January 2010

Today is the 11th of January 2010.

My wife is going to go for medical checkup tomorrow at the Klinik Kesihatan. Gonna get her tummy scanned tomorrow. Hopefully,..just hopefully she remembers to take a pic of it. She already went scanned 2 times before and both of the times she could only "tell" me of it. I'd rather she "showed" it. But enough complaining I guess. At least I know that it's there and it's growing fine.

I think she more or less in her 10th-11th week of pregnancy. Not sure on the exact date though (it's not like I keep track of these things).

Work sucks <- or at least I think it is. Actually though it does not. Things are getting interesting I guess, with me being given responsibilities that I in all honesty do not know how to handle. But fun I guess - coz it's new stuff. But 2 years of employment is fast approaching - and with that also comes the 3 months notice period. Not a welcoming thought I said to myself. Plus the Malay population in the company seems to decreasing in a short notice. With all the massive amount of staff that we're getting - I'm surprised that almost all of them are non-Malays. Not to say that I disagree, perhaps there weren't any Malay who applied for the vacancy in the first place eh, who knows.

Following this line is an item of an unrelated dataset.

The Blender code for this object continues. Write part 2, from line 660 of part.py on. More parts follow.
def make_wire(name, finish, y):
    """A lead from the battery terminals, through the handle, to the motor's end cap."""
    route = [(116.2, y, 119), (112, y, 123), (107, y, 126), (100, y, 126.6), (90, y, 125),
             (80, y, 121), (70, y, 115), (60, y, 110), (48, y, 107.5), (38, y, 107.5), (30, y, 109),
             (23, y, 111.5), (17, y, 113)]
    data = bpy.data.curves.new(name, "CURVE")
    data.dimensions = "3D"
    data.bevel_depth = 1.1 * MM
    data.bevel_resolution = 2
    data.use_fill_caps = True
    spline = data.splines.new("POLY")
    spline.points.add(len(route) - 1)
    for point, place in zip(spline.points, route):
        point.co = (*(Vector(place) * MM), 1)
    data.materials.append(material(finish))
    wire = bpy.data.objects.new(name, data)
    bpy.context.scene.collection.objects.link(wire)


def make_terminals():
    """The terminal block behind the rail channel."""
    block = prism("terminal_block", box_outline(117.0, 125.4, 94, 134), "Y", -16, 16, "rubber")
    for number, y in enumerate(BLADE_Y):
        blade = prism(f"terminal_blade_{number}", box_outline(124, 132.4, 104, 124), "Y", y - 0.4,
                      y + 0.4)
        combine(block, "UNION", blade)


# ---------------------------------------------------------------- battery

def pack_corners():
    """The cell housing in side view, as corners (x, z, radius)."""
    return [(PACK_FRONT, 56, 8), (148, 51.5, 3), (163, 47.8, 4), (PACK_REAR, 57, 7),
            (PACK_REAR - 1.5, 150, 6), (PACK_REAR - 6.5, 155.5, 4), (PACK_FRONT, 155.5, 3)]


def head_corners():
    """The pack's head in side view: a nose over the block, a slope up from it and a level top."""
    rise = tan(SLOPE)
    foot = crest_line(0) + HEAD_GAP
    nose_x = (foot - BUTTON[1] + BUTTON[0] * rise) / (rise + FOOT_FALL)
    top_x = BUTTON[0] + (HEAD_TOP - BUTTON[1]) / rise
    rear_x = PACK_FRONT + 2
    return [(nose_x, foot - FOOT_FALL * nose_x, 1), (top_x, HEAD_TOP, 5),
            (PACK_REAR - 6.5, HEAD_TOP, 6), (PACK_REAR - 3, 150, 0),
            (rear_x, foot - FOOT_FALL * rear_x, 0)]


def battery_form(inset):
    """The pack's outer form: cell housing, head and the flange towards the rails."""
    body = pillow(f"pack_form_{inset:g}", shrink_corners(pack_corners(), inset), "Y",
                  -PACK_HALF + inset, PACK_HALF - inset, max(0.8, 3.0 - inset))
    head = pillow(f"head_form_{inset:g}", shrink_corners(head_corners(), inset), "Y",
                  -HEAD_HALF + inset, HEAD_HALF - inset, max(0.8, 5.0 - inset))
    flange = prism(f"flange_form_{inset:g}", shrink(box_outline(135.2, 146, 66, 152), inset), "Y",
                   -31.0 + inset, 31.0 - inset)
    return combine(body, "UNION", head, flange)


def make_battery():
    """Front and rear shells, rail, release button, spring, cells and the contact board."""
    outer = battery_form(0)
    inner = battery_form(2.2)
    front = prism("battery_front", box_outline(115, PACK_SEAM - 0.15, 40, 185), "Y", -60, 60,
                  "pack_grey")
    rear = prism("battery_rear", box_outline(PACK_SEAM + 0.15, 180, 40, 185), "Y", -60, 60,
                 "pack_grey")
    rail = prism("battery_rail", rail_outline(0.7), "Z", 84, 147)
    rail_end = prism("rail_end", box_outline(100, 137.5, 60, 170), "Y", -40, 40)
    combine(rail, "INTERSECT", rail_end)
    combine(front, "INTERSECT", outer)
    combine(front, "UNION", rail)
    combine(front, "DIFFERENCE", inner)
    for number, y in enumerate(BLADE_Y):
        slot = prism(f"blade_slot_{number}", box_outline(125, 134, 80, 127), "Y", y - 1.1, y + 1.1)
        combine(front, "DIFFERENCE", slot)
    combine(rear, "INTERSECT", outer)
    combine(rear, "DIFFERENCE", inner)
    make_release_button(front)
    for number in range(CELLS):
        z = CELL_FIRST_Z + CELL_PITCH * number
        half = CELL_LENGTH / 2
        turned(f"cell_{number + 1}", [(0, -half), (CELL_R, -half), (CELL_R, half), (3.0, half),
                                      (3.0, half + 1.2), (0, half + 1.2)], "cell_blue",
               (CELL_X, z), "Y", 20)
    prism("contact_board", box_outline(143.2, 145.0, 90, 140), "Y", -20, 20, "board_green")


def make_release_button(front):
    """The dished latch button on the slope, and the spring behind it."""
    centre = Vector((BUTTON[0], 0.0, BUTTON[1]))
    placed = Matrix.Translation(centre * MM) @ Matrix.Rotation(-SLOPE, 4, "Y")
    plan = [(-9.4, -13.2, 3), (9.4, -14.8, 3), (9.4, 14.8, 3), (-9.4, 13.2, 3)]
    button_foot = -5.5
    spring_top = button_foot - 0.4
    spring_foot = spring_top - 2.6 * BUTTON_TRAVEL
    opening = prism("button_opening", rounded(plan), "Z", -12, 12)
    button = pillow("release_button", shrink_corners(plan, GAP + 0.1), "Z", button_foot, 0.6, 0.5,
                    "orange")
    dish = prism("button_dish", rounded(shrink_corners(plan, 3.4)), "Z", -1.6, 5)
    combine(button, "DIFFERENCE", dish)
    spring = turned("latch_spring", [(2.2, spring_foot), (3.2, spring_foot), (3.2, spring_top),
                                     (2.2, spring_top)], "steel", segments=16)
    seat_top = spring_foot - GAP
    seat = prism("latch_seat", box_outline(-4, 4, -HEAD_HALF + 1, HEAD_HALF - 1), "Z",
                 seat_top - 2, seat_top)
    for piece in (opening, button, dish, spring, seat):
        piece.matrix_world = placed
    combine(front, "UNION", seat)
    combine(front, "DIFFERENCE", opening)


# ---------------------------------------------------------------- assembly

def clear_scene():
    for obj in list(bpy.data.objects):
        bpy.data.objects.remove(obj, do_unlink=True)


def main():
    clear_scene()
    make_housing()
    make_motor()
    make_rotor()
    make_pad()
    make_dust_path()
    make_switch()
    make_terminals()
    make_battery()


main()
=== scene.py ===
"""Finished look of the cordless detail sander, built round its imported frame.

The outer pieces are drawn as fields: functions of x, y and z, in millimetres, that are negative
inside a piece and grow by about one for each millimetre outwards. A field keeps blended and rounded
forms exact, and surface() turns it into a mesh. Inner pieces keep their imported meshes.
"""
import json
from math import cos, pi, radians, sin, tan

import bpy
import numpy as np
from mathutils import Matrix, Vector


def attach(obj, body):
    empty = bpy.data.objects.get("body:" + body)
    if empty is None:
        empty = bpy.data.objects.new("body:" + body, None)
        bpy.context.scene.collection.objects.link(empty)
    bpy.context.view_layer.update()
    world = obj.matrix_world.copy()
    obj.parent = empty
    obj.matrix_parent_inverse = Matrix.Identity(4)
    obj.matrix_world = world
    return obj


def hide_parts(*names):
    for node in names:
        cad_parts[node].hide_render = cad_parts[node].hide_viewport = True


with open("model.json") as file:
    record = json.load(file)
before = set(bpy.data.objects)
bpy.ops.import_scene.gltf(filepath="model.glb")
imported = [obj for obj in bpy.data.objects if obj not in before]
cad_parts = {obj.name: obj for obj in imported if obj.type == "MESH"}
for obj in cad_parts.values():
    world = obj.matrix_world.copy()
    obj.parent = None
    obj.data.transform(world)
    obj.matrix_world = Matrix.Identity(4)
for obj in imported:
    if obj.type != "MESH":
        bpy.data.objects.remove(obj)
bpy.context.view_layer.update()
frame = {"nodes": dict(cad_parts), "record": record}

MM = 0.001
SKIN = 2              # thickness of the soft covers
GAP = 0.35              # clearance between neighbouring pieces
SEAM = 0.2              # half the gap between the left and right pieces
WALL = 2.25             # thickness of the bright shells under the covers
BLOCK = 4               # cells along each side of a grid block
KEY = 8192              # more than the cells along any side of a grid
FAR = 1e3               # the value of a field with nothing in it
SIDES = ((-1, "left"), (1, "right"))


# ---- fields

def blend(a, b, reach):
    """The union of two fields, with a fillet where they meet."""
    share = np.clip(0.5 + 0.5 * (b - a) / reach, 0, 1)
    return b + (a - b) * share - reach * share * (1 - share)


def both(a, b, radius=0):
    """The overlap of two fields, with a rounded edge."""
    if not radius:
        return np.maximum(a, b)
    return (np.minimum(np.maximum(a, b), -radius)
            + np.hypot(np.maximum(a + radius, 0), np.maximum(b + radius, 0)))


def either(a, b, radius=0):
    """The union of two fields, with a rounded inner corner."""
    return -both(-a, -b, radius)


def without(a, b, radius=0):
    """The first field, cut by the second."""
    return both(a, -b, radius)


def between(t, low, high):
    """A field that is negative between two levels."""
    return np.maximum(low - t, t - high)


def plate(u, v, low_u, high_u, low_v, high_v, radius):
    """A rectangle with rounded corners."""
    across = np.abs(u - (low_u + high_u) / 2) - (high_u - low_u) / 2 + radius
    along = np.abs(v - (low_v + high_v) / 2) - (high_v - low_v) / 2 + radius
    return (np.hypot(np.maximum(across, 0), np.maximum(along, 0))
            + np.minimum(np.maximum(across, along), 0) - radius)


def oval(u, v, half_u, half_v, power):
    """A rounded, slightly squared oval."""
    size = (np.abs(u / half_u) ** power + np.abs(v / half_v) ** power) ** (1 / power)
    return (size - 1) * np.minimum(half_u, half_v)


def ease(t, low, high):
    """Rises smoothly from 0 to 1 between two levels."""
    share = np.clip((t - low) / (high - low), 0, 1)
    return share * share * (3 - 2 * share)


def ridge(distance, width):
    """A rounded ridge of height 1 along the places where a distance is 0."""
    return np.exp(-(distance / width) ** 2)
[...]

Everybody seems to be resigning these days. My coolest office buddy left a year ago (okay fine, i guess he doesn't count), my 2nd coolest buddy left in the last 2 week, and later this year more Malays are going out the office. It's like everyone is abandoning this ship all of a sudden. And surely I don't intend to be the last Malay standing. It's pretty depressing to be the last one there I can tell you that. As a person, I'm not a very talkative person. But I do enjoy talking crap with my Malay friends every now and then. A teh tarik session during the evenings - I miss those days.

So what does happen when all the Malays are gone? You end up having to talk to everyone in Anglais. Not that it's a bad thing. It is after all, one of the reason I sent myself to work in an MNC. But then I was under the impression that everyone in the MNC would also talk in English - not Chinese. So you end up feeling like a loner in your own country. Geez, I might as well migrate to some foreign country and work there. I am soo not feeling the love at the moment.

But that wouldn't be the main reason now mind you. It's A reason, but not the main one. The main one I guess would be the growth factor. I've been here for quite some time now and it feels like at times that I am not adding much value to my self. My value is like a constant - I'm neither good, nor bad. Just right there smack in the middle of nowhere - in limbo. Maybe I need to take some time off to go do some studying. I know I'd like that very much, if they can provide such a thing. Send me on some training or sorts, that sure would be nice.

But no, I guess they rather not do so for the time being. So the only thing for me to so is to change the environment myself.

I don't like feeling stupid. The fear of feeling stupid actually makes me WANT to study more. And here in my current company, I'm feeling kinda stupid. I mainly contribute that to my degree which is totally different from what I'm doing right now. But in any case, to feel smarter would require time to study - and time is just something that I don't seem to have enough of these days.

I'm not sure how this is going to pan out later. Maybe I'll take sometime off after I'm done with this project. Do some studying in some mountain somewhere - get smart again. Or maybe I'll just take my chances elsewhere. I might get back to the same predicament I suppose, but I'll sure as hell make an extra bucks there than here :)

In any case - in the long run, studying at home is still the way to go I suppose. In which if that is to be the case, I should get a job that is really 9am-5pm, so that my afterwork-hours can really be spent on some quality studying time instead of doing work-after-hours.

Okay, enough ranting. Time to do some reading. G'Night.

3 comments:

  1. Dein Justin said...

    aik? kene lay-off ke? if not, just stay je la until u find a better post somewhere. it kinda sux if ur surrounded by chinese talking chinese all the time. but if ur surrounded by non-malays say like foreigners..that'd be fun. it's not often you can practice your english.
    ;p

  2. Anna said...

    wanna work in O&G co..?? give me ur resume and I'll try to pass it to my ex-co Tracerco Asia.. they do column scanning, gamma scanning etc.. but make sure u're ready physically and mentally...coz it requires u to travel.. a lot.. in and outside malaysia..onshore and offshore..and of course..it comes with $$$ too... ngeh..ngeh...

  3. Hafidz said...

    din: tade la layoff, just buat muhasabah diri dan lihat situasi semasa, adekah ada kemajuan dlm diri atau pun dah dah semakin stagnant. ade one of the imam ckp(tak igt mane satu), kite kene berhijrah slalu, umpama air, kalau duduk kat situ jek mcm lopak, lame2 jadi busuk. kalau air tu mengalir, mesti tade bau.

    pendek kate kalo dah kentut jgn duduk setempat nanti kantoi. :)

    Anna: i might do just that, hehe. altho kne discuss ngn amat dulu. thanks klong.